If you want to get the best, most immersive sports spectating experience, you typically need to shell out thousands of dollars for front-row tickets. And unless you're Spike Lee or Jack Nicholson, getting the seats you really want is little more than a pipe dream. But when it comes to e-sports, there's a new technology that will put the best place to watch video games right in your house and make courtside seats seem boring. It's called virtual reality.
The most exciting example of this is Valve's VR spectator mode for Dota 2. It's a bespoke VR environment designed specifically to provide you with a viewing experience not possible in any other medium. This spectator mode has been out for a little while, but with the biggest e-sports tournament ever going on right now in Seattle at The International 2016, now's the perfect time to check out how a prize of over $20 million is going to get split up in VR.
After picking a match to watch, you get launched into a virtual hall featuring a theater-size 2D view of a match, with the current heroes for both teams flanking your left and right and, most importantly, an interactive map set in the middle of the floor.
But the map isn't just a map; it's a gateway to the action. By pressing a button on an HTC Vive controller, you can teleport from the coliseum-like viewing hall directly into the game, where you can move and hover across the map, watching the action as it plays out in front of your eyes.
So instead of the traditional top-down view, you get a true 3D look at Lina blowing up opponents with a well-timed Laguna Blade, or the cry of a support hero who just got hooked from across the river by Pudge. It's the true definition of immersion; the only way things could get any more realistic is if you were the heroes throwing fireballs across the map.

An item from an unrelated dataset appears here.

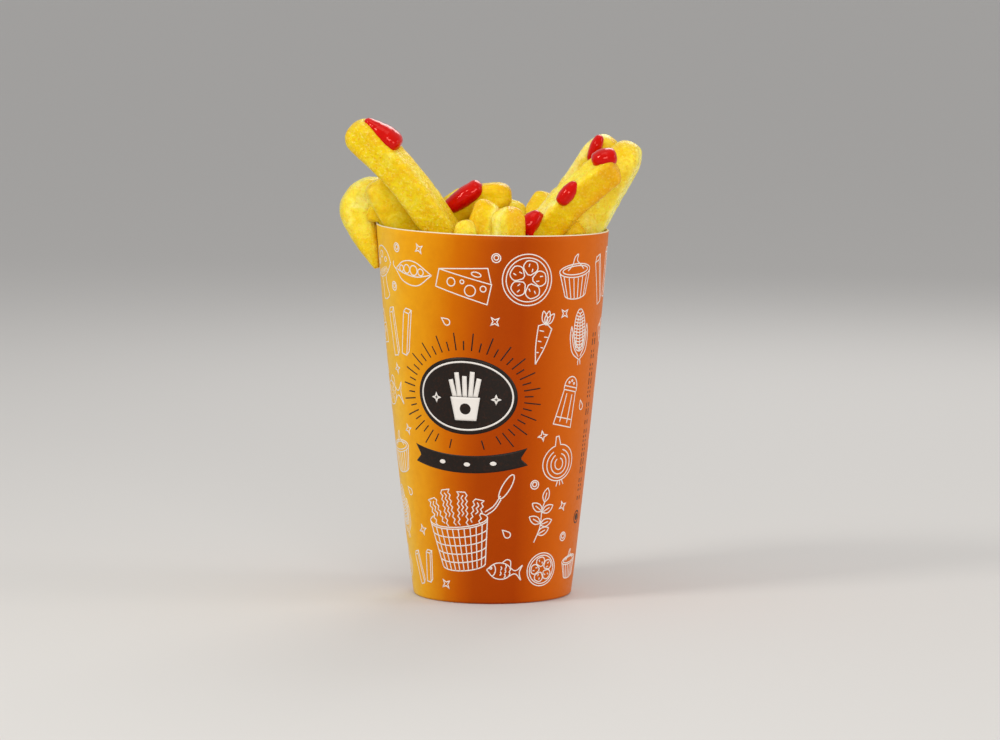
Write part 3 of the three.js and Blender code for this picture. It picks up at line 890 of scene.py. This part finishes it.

In addition to freely exploring the battle, you can teleport to wherever the game's commentators are looking, meaning you're never more than one click away from the action. And because you can still hear the full match commentary, the adrenaline pumping through your body during big plays is more intense than ever.
Oh, and I wasn't the only one in the room, either. Because just like a real sports game, there were other fans with me, watching Evil Geniuses take on Newbee during The International. Other spectators showed up as floating heads with pairs of Vive controllers drifting around them.
Some of those heads were sporting masks of pro Dota players such as Dendi, while others were wearing busts from Dota heroes such as Anti-Mage and Treant Protector. And every time there was a big fight, all of the disembodied dome pieces gathered around like moths to a flame, which added even more hype to the already electrifying experience.
While Valve's VR spectator mode could benefit from more polish and higher-resolution headsets, it makes me want to spend $800 on a Vive more than any VR game currently on the market.
Although the Dota 2 VR spectator mode is the first of its kind, the future looks even brighter when I think about what this could do for other games. Imagine if you could watch Street Fighter V tournaments from the tarmac on Guile's Air Force base, or at Union Station, watching as Chun-Li punches M. Bison in the gut before finishing him off with a spinning kick that flies past your face.
Or how about Overwatch? Instead of clicking between player perspectives, you could sit on the payload as a Winston pops his ultimate and smacks the defending team away like a set of bowling pins. Or, you could fly over the whole map to get a real 6v6 view akin to the NFL's vaunted All-22 view.
The possibilities are endless, and none of them could be achieved in real life. Valve has given us a glimpse of what can be done, and although it might be hard to develop, I’m hoping other developers like Riot, Blizzard and Capcom have taken notice. And after seeing it in action during a tournament with a prize pool of over $20 million, I'm sure that this look into our VR-powered future is what will take e-sports to a whole new level.